What is expected
Quote, with no changes, the lines that run from the top of the material to the line with "return pane.extrude(Vector(3, 0, 0))", both included.

-- begin --

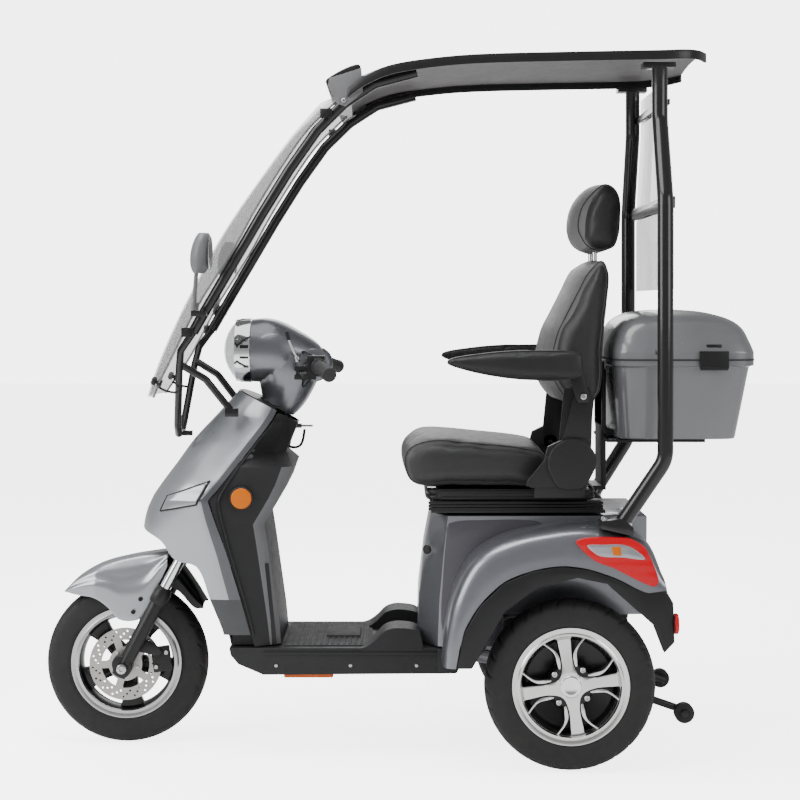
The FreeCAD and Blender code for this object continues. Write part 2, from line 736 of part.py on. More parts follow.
def rear_window():
    pane = Part.Face(closed_wire([Vector(-642, y, z) for y, z in (
        (-322, 1136), (322, 1136), (322, 1345), (232, 1545), (232, 1640), (-232, 1640),
        (-232, 1545), (-322, 1345))]))
    return pane.extrude(Vector(3, 0, 0))


ROOF_LEVELS = [
    # station, edge height, half-width, crown at the middle
    (-741, 1707, 190, 24), (-715, 1706, 250, 25), (-680, 1705, 280, 25), (-617, 1702, ROOF_HALF, 26),
    (-400, 1698, ROOF_HALF, 28), (-180, 1692, ROOF_HALF, 30), (-60, 1681, ROOF_HALF, 32),
    (26, 1666, 285, 36), (86, 1641, 272, 43), (128, 1612, 258, 48)]


def roof_section(station, edge_z, half, crown, drop, thickness):
    """A crowned strip across the roof with its edges turned down."""
    low = edge_z - drop
    a = Vector(station, -half, edge_z)
    b = Vector(station, 0, edge_z + crown)
    c = Vector(station, half, edge_z)
    d = Vector(station, half, low)
    e = Vector(station, half - thickness, low)
    f = Vector(station, half - thickness, edge_z - thickness)
    g = Vector(station, 0, edge_z + crown - thickness)
    h = Vector(station, -half + thickness, edge_z - thickness)
    i = Vector(station, -half + thickness, low)
    j = Vector(station, -half, low)
    edges = [Part.Arc(a, b, c).toShape(), Part.makeLine(c, d), Part.makeLine(d, e),
             Part.makeLine(e, f), Part.Arc(f, g, h).toShape(), Part.makeLine(h, i),
             Part.makeLine(i, j), Part.makeLine(j, a)]
    return Part.Wire(edges)


def roof_panel():
    return loft([roof_section(*level, 22, 5) for level in ROOF_LEVELS])


SCREEN_LEVELS = [
    # height, centre, edge, half-width
    (872, 634, 606, 118), (915, 620, 583, 176), (960, 603, 556, 214), (1034, 571, 518, 232),
    (1104, 538, 481, 234), (1242, 466, 394, 234), (1320, 418, 352, 233), (1425, 345, 288, 232),
    (1520, 275, 222, 230), (1581, 223, 160, 228), (1626, 182, 112, 226), (1660, 140, 72, 224)]


def windscreen():
    """A clear curved sheet, bowed forwards between its side tubes."""
    wires = []
    for z, centre_x, edge_x, half in SCREEN_LEVELS:
        outer = [Vector(edge_x, -half, z), Vector(centre_x, 0, z), Vector(edge_x, half, z)]
        inner = [point - Vector(4.5, 0, 0) for point in outer]
        edges = [Part.Arc(*outer).toShape(), Part.makeLine(outer[2], inner[2]),
                 Part.Arc(*inner[::-1]).toShape(), Part.makeLine(inner[0], outer[0])]
        wires.append(Part.Wire(edges))
    behind_roof_edge = block(0, ROOF_LEVELS[-1][0] + 4, -300, 300, 1500, 1700)
    return loft(wires).cut(behind_roof_edge)


FRONT_TUBE = [
    Vector(-40, 245, 1655), Vector(62, 242, 1628), Vector(134, 238, 1581), Vector(199, 232, 1517),
    Vector(265, 226, 1424), Vector(330, 222, 1320), Vector(416, 219, 1173), Vector(478, 217, 1068),
    Vector(497, 216, 1034), Vector(529, 200, 989), Vector(537, 164, 945), Vector(553, 66, 800),
    Vector(555, 30, 776)]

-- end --

Full output
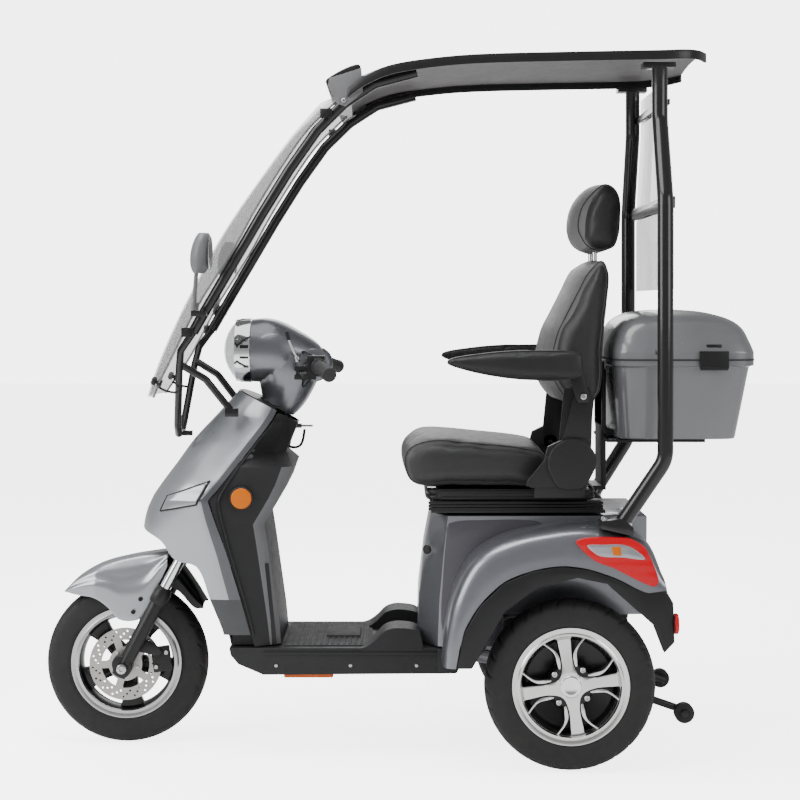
The FreeCAD and Blender code for this object continues. Write part 2, from line 736 of part.py on. More parts follow.
def rear_window():
    pane = Part.Face(closed_wire([Vector(-642, y, z) for y, z in (
        (-322, 1136), (322, 1136), (322, 1345), (232, 1545), (232, 1640), (-232, 1640),
        (-232, 1545), (-322, 1345))]))
    return pane.extrude(Vector(3, 0, 0))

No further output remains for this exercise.